The challenges in implementing SAE Level 4/5 autonomous vehicles are
manifold, with intersection navigation being a pervasive one. We analyze a
novel road topology invented by a co-author of this paper, Xiayong Hu. The
topology eliminates the need for traditional traffic control and cross-traffic
at intersections, potentially improving the safety of autonomous driving
systems. The topology, herein called the Zonal Road Topology, consists of
unidirectional loops of road with traffic flowing either clockwise or
counter-clockwise. Adjacent loops are directionally aligned with one another,
allowing vehicles to transfer from one loop to another through a simple lane
change. To evaluate the Zonal Road Topology, a one km2 pilot-track near
Changshu, China is currently being set aside for testing. In parallel, traffic
simulations are being performed. To this end, we conduct a simulation-based
comparison between the Zonal Road Topology and a traditional road topology for
a generic Electric Vehicle (EV) using the Simulation for Urban MObility (SUMO)

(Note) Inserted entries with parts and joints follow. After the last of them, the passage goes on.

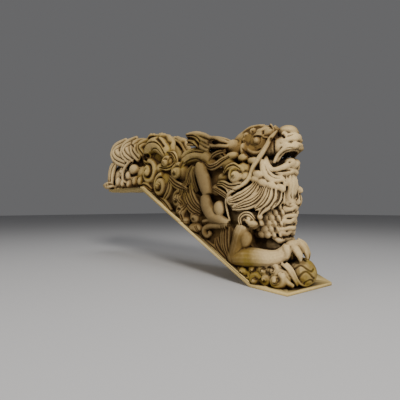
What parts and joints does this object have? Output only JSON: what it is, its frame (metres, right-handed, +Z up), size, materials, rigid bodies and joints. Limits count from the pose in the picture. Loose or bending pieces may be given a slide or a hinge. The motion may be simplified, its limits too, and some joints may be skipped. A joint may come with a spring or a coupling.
{
  "type": "chinese dragon sculpture",
  "caption": "Carved stone dragon that climbs a stair's balustrade, open-mouthed head and paw on a ball at the foot, body in arches among cloud scrolls, tail on the landing.",
  "frame": {"origin": "middle of the lower bed's underside, at the foot of the stair", "axes": "+X the way the dragon's head faces, down the stair; +Y the dragon's left; +Z up"},
  "size_m": [3.1592, 0.8755, 1.6479],
  "materials": {
    "lower_stone": "matte",
    "upper_stone": "matte"
  },
  "bodies": {
    "root": {"lower_stone": "lower_stone", "upper_stone": "upper_stone"}
  },
  "joints": []
}
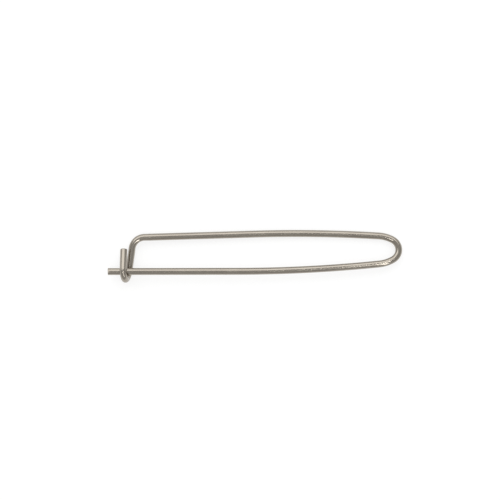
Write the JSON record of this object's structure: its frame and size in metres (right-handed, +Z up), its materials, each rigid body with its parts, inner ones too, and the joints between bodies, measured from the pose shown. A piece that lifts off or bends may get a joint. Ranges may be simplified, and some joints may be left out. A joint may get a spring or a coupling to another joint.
{
  "type": "safety clip",
  "caption": "Safety clip bent from round spring wire: a long narrow loop whose straight pin leg is held closed by a hook at the end of the other leg.",
  "frame": {"origin": "centre of the box's footprint, on the surface that the clip lies on", "axes": "+X along the pin leg, from its cut end towards the nose; +Y from the pin leg towards the back leg; +Z up, as it comes to rest on a table"},
  "size_m": [0.069, 0.0124, 0.0053],
  "materials": {
    "spring_steel": "bright drawn spring wire with a faint warm tint, satin"
  },
  "bodies": {
    "root": {"clip_wire": "spring_steel"}
  },
  "joints": []
}
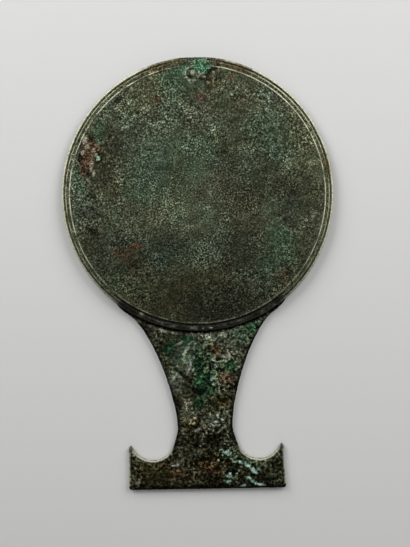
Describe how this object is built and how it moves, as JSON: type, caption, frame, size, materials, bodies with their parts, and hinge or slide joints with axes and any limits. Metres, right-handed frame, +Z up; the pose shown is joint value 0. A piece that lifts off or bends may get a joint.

platform and MATLAB/Simulink. We analyze the topologies in terms of their
travel efficiency, safety, energy usage, and capacity. Drive time, number of
halts, progress rate, and other metrics are analyzed across varied traffic
levels to investigate the advantages and disadvantages of the Zonal Road
Topology. Our results indicate that vehicles on the Zonal Road Topology have a
lower, more consistent drive time with greater traffic throughput, while using
less energy on average. These results become more prominent at higher traffic
densities.